Alessandro: My issues with Facebook are fodder for a different post. (Last night, I was waffling between writing that post or this one for awhile. This post won out, obviously.) But, you hit on the proper point: Facebook’s privacy wall, which has morphed between actually keeping oneself private to “We’re going to hoard all your data and not share.”
I feel the underground film community is pretty spread out all over the world. It’s thanks to sites like BadLit that we can cross paths with one another. Mike and I have never met before but we all know the same filmmakers and festival directors because of his site. In a way I think of BadLit as a beacon for filmmakers and festival directors to converge and form networks and friendships. Using twitter, facebook and other crap helps me promote and inform about upcoming screenings but I also use it to connect with people on the independent film scene. It’s a great way for all us filmmakers to keep tabs on each other’s progress and “like” what we are up to and what we accomplish.

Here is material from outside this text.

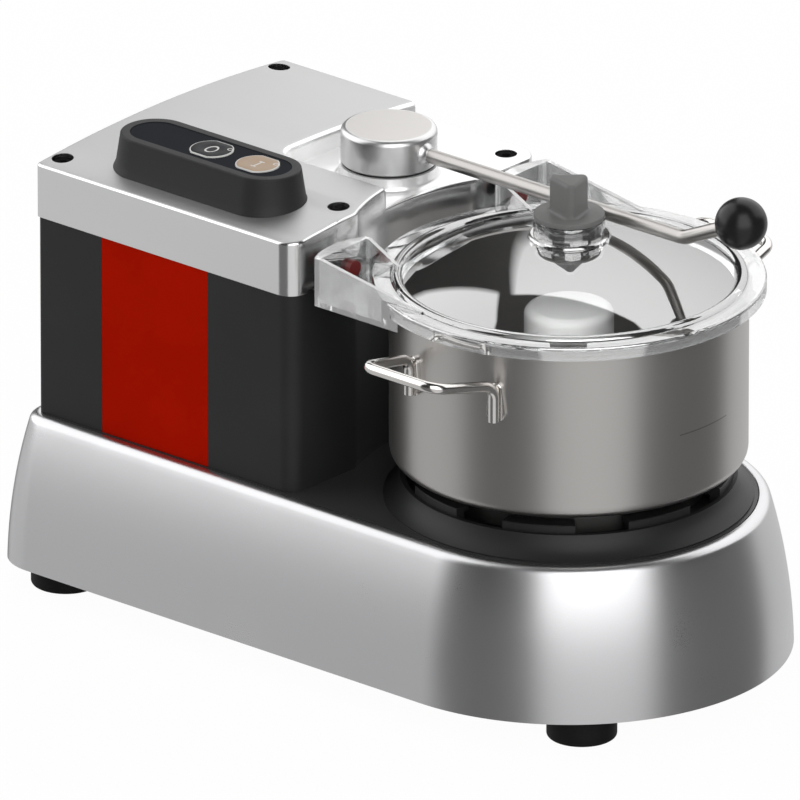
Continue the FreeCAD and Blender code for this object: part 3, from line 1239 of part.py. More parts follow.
def motor():
    plate_top = deck_top + plate_thickness
    stack_bottom = plate_top + shield_height
    stack_top = stack_bottom + motor_stack
    plate = new_body("motor_plate")
    pad(plate, "motor_plate_pad", [polygon(4, motor_radius * 1.62, 45), (0, 0, motor_bearing_radius * 0.7)],
        deck_top, plate_thickness)
    node("motor_plate", put(plate, motor_x))
    stator = turned("motor_stator", ring(motor_core, motor_radius, stack_bottom, stack_top), motor_x)
    node("motor_stator", stator)
    rim = motor_radius - shield_wall
    inner, outer = motor_core + winding_gap, rim - winding_gap
    lower = turned("motor_windings_lower", ring(inner, outer, stack_bottom - winding_height, stack_bottom), motor_x)
    upper = turned("motor_windings_upper", ring(inner, outer, stack_top, stack_top + winding_height), motor_x)
    node("motor_windings", group("motor_windings_group", [lower, upper]))
    hold = motor_bearing_radius + run_gap
    shields, bearings = [], []
    for side, start in ((1, plate_top), (-1, stack_top + shield_height)):
        name = "lower" if side > 0 else "upper"
        face = start + shield_wall * side
        seat, cap = start + motor_bearing_height * side, start + (motor_bearing_height + 2) * side
        shields.append(turned("motor_shield_" + name, [
            (hold, start), (motor_radius, start), (motor_radius, start + shield_height * side),
            (rim, start + shield_height * side), (rim, face), (hold + shield_wall, face),
            (hold + shield_wall, cap), (hold - shield_wall, cap), (hold - shield_wall, seat), (hold, seat)],
            motor_x))
        low = start if side > 0 else start - motor_bearing_height
        bearings.append(turned("motor_bearing_" + name, ring(
            motor_shaft + run_gap, motor_bearing_radius, low, low + motor_bearing_height), motor_x))
    node("motor_shields", group("motor_shields_group", shields))
    node("motor_bearings", group("motor_bearings_group", bearings))
    rotor = turned("motor_rotor", [
        (motor_shaft, stack_bottom - 1), (motor_core / 2, stack_bottom - 1), (motor_core / 2, stack_bottom),
        (motor_core - air_gap, stack_bottom), (motor_core - air_gap, stack_top), (motor_core / 2, stack_top),
        (motor_core / 2, stack_top + 1), (motor_shaft, stack_top + 1)], motor_x)
    node("motor_rotor", rotor)
    shaft_low = belt_level - pulley_width / 2 - 2
    fan_bottom = stack_top + shield_height + 3
    fan_top = fan_bottom + fan_height
    node("motor_shaft", rod("motor_shaft_bar", motor_shaft, fan_top + 2 - shaft_low, motor_x, 0, shaft_low))
    fan = new_body("motor_fan")
    turn(fan, "fan_hub", [
        (motor_shaft, fan_bottom), (fan_radius, fan_bottom), (fan_radius, fan_bottom + 2),
        (motor_shaft * 1.7, fan_bottom + 2), (motor_shaft * 1.7, fan_top), (motor_shaft, fan_top)])
    vane = pad(fan, "fan_vane", [[(motor_shaft * 1.5, -1), (fan_radius - 1, -1), (fan_radius - 1, 1),
                                  (motor_shaft * 1.5, 1)]], fan_bottom + 1, fan_height - 2)
    repeat(fan, "fan_vanes", vane, fan_blades)
    node("motor_fan", put(fan, motor_x))
    node("motor_pulley", pulley("motor_pulley", driver_radius, motor_shaft, motor_x))
    capacitor = turned("capacitor", [
        (0, deck_top), (capacitor_radius, deck_top), (capacitor_radius, deck_top + capacitor_height - 2),
        (capacitor_radius - 2, deck_top + capacitor_height), (capacitor_post, deck_top + capacitor_height),
        (capacitor_post, deck_top + capacitor_height + capacitor_post),
        (0, deck_top + capacitor_height + capacitor_post)],
        bowl_x - tie_far + capacitor_radius, capacitor_side)
    node("capacitor", capacitor)


def pulley(name, radius, bore, x):
    """A flat-belt pulley with two flanges."""
    low, high = belt_level - pulley_width / 2, belt_level + pulley_width / 2
    flange = radius + belt_thickness + pulley_flange
    cheek = (pulley_width - belt_width) / 2 - move_gap
    return turned(name, [
        (bore, low), (flange, low), (flange, low + cheek), (radius, low + cheek), (radius, high - cheek),
        (flange, high - cheek), (flange, high), (bore, high)], x)


def belt_loop(gap):
    """Outline of the belt round both pulleys, a gap away from them."""
    big, small = driven_radius + gap, driver_radius + gap
    lean = (big - small) / motor_reach
    upright = root(1 - lean * lean)
    big_x, small_x = bowl_x - big * lean, motor_x - small * lean
    return [(big_x, -(big * upright)), (bowl_x + big, 0, big, 1), (big_x, big * upright, big, 1),
            (small_x, small * upright), (motor_x - small, 0, small, 1), (small_x, -(small * upright), small, 1)]


def drive():
    belt = new_body("drive_belt")
    pad(belt, "belt_pad", [belt_loop(move_gap + belt_thickness), belt_loop(move_gap)],
        belt_level - belt_width / 2, belt_width)
    node("drive_belt", belt)
    node("driven_pulley", pulley("driven_pulley", driven_radius, shaft_top_radius, bowl_x))

    flange_bottom_level = deck_bottom - spindle_flange_height
    foot = deck_bottom - spindle_length
    hold = bearing_radius + run_gap
    neck_top = deck_top + spindle_neck
    seal_bottom = neck_top - 8
    housing = turned("spindle_housing", [
        (hold, foot), (hold + spindle_wall, foot), (hold + spindle_wall, flange_bottom_level),
        (spindle_flange, flange_bottom_level), (spindle_flange, deck_bottom), (spindle_neck_radius(), deck_bottom),
        (spindle_neck_radius(), neck_top), (seal_radius, neck_top), (seal_radius, seal_bottom),
        (shaft_radius + spindle_wall, seal_bottom), (shaft_radius + spindle_wall, flange_bottom_level),
        (hold, flange_bottom_level)], bowl_x)
    node("spindle_housing", housing)
    upper = flange_bottom_level - bearing_height
    lower = foot + 3
    bearings = [turned("spindle_bearing_%d" % i, ring(shaft_radius + run_gap, bearing_radius, low,
                                                      low + bearing_height), bowl_x)
                for i, low in enumerate((upper, lower))]
    node("spindle_bearings", group("spindle_bearings_group", bearings))
    seal = turned("shaft_seal", ring(shaft_radius + run_gap * 2, seal_radius, seal_bottom, neck_top), bowl_x)
    node("shaft_seal", seal)

    nut_top = knife_level + hub_nut_height
    spacer_bottom = nut_top + blade_thickness
    upper_knife = spacer_bottom + spacer_height
    head_bottom = upper_knife + blade_thickness
    head_top = head_bottom + head_height
    roof = bowl_bottom + tube_height + 3
    shaft_end = roof + shaft_top
    low = belt_level - pulley_width / 2 - 2
    shoulder = belt_level + pulley_width / 2
    shaft = new_body("main_shaft")
    turn(shaft, "shaft_turn", [
        (0, low), (shaft_top_radius, low), (shaft_top_radius, shoulder), (shaft_radius, shoulder),
        (shaft_radius, roof), (0, roof)])
    pad(shaft, "shaft_drive", [polygon(6, shaft_top_radius, 0)], roof, shaft_top)
    node("main_shaft", put(shaft, bowl_x))

    hub = new_body("knife_hub")
    turn(hub, "hub_turn", [
        (hub_bore, knife_level), (sleeve_radius, knife_level), (sleeve_radius, head_bottom),
        (head_radius, head_bottom), (head_radius, head_top - head_edge),
        (head_radius - head_edge, head_top, head_edge, 1), (0, head_top), (0, roof), (hub_bore, roof)])
    pocket(hub, "hub_drive", [polygon(6, shaft_top_radius + run_gap, 0)], shaft_end + 1, shaft_top + 1)
    put(hub, bowl_x)
    dimple = rod("hub_dimple", dimple_radius, head_radius, bowl_x, dimple_depth - head_radius,
                 head_top - 14, Rotation(Vector(1, 0, 0), 90))
    node("knife_hub", less("knife_hub_cut", hub, [dimple]))
    node("knife_nut", turned("knife_nut", ring(sleeve_radius + run_gap, spacer_radius, knife_level, nut_top), bowl_x))
    spacer = turned("knife_spacer", ring(sleeve_radius + run_gap, spacer_radius, spacer_bottom, upper_knife), bowl_x)
    node("knife_spacer", spacer)
    for name, level, angle in (("lower_knife", nut_top, 40), ("upper_knife", upper_knife, 220)):
        node(name, knife(name, level, angle))


def knife(name, level, angle):
    """A sickle knife on its ring."""
    body = new_body(name)
    tip_x = root(blade_reach * blade_reach - blade_lean * blade_lean)
    pad(body, name + "_ring", [(0, 0, spacer_radius)], level, blade_thickness)
    pad(body, name + "_arm", [[(0, spacer_radius), (tip_x, -blade_lean, blade_back, -1),
                               (0, -spacer_radius, blade_edge, 1)]], level, blade_thickness)
    pocket(body, name + "_bore", [(0, 0, sleeve_radius + run_gap)], level + blade_thickness, blade_thickness)
    body.Placement = Placement(Vector(), Rotation(Vector(0, 0, 1), angle))
    return put(body, bowl_x)


def cable_gland():
    x = bowl_x - gland_reach
    hex_out = prism("gland_hexagon", 6, gland_hex, gland_hex_height, x, gland_face, gland_level, BACK)
    cap = rod("gland_cap", gland_thread + 2, gland_hex_height + gland_cap_height, x, gland_face, gland_level, BACK)
    inner_face = gland_face - gland_wall
    thread = rod("gland_thread_bar", gland_thread, gland_wall + gland_tail + gland_hex_height, x,
                 inner_face - gland_tail, gland_level, BACK)
    bore = rod("gland_bore_bar", gland_bore, gland_face, x, gland_face / 2, gland_level, BACK)
    node("cable_gland", less("cable_gland_cut", fused("cable_gland_fuse", [hex_out, cap, thread]), [bore]))
    nut = prism("gland_nut_hexagon", 6, gland_hex, gland_nut_height, x, inner_face - gland_nut_height,
                gland_level, BACK)
    hole = rod("gland_nut_hole", gland_thread + run_gap, gland_nut_height * 2, x, inner_face - gland_nut_height * 1.5,
               gland_level, BACK)
    node("gland_nut", less("gland_nut_cut", nut, [hole]))
    casting = nodes["base_casting"]
    through = rod("gland_through", gland_thread + run_gap, gland_face / 2, x, gland_face * 0.75, gland_level, BACK)
    outside = rod("gland_spot", gland_hex + fit_gap, 20, x, gland_face, gland_level, BACK)
    inside = rod("gland_inner_spot", gland_hex + fit_gap, 20, x, inner_face - 20, gland_level, BACK)
    node("base_casting", less("base_casting_cut", casting, [through, outside, inside]))
    casting.Label = "base_casting_sweep"


base_casting()
plates()
feet()
motor_housing()
top_cover()
tie_bolts()
control_pod()
pod_controls()
bowl_seat()
bowl()
bowl_handle("front_handle", -1)
bowl_handle("rear_handle", 1)
lid_shell()
feed_plug()
lever()
motor()
drive()
cable_gland()

doc.recompute()
faulty = [thing.Name for thing in doc.Objects if set(thing.State) & {"Invalid", "Error"}]
for name, thing in nodes.items():
    if thing.Shape.isNull() or not thing.Shape.isValid():
        faulty.append(name)
if faulty:
    raise SystemExit("not built: " + ", ".join(faulty))
for name, thing in nodes.items():
    thing.Shape.exportStep(os.path.join("parts", name + ".step"))
    print(name, len(thing.Shape.Solids), round(thing.Shape.Volume / 1000, 2), thing.Shape.BoundBox)
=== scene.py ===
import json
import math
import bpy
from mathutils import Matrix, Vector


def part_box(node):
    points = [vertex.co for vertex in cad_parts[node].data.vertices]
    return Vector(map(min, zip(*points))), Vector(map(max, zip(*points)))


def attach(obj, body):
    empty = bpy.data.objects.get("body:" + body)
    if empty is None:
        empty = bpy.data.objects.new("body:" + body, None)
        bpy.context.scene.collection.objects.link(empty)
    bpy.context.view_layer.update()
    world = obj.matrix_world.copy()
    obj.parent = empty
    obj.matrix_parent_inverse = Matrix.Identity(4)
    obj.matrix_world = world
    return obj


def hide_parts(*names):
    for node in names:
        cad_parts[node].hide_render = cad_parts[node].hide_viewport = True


bl_info = {
    "name": "Food Cutter Mixer",
    "version": (1, 0, 0),
    "blender": (4, 5, 0),
    "location": "View3D > Sidebar > Cutter",
    "description": "Dresses the frame of a table-top food cutter mixer and sets up its studio",
    "category": "Object",
}

from collections import namedtuple

import bmesh
import bpy
from mathutils import Matrix, Vector

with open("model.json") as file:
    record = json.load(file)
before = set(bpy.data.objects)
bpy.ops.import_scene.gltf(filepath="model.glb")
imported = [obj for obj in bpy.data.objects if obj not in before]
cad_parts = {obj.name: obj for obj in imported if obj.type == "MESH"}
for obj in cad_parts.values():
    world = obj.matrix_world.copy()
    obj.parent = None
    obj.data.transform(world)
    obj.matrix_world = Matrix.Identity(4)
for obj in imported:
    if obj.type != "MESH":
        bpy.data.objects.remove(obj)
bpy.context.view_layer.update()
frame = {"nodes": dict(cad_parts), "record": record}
MM = 0.001

# Places that the frame gives: vectors are in metres, plain numbers in millimetres


def middle_of(node):
    low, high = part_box(node)
    return (low + high) / 2


def low(node, part=2):
    """The lower side of a node's box in millimetres, along X (0), Y (1) or Z (2)."""
    return round(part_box(node)[0][part] / MM, 2)


def high(node, part=2):
    """The upper side of a node's box in millimetres, along X (0), Y (1) or Z (2)."""
    return round(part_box(node)[1][part] / MM, 2)


BOWL = middle_of("bowl_tube")
AXIS = (round(BOWL.x / MM, 2), round(BOWL.y / MM, 2))
LEVER = middle_of("lever_spindle")
DOME_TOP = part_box("lid_seal")[1].z + 0.0316
COVER_EDGE = high("tie_bolts") + 1.0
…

When I post some update about how my films are doing and what I am up to, when I see filmmakers and festival directors like and comment on what you’re doing, it’s encouraging. We can’t all afford to go to the festivals and hob knob but I will say when you do get to attend, it’s great to establish friendships and networking and then maintain them when you start to follow their twitter page or friend them on facebook.
Does that make sense at all?
Brian: That makes perfect sense and is exactly what I was trying to get at. It’s important to see the big picture of what everyone is up to get a clear picture of our scene.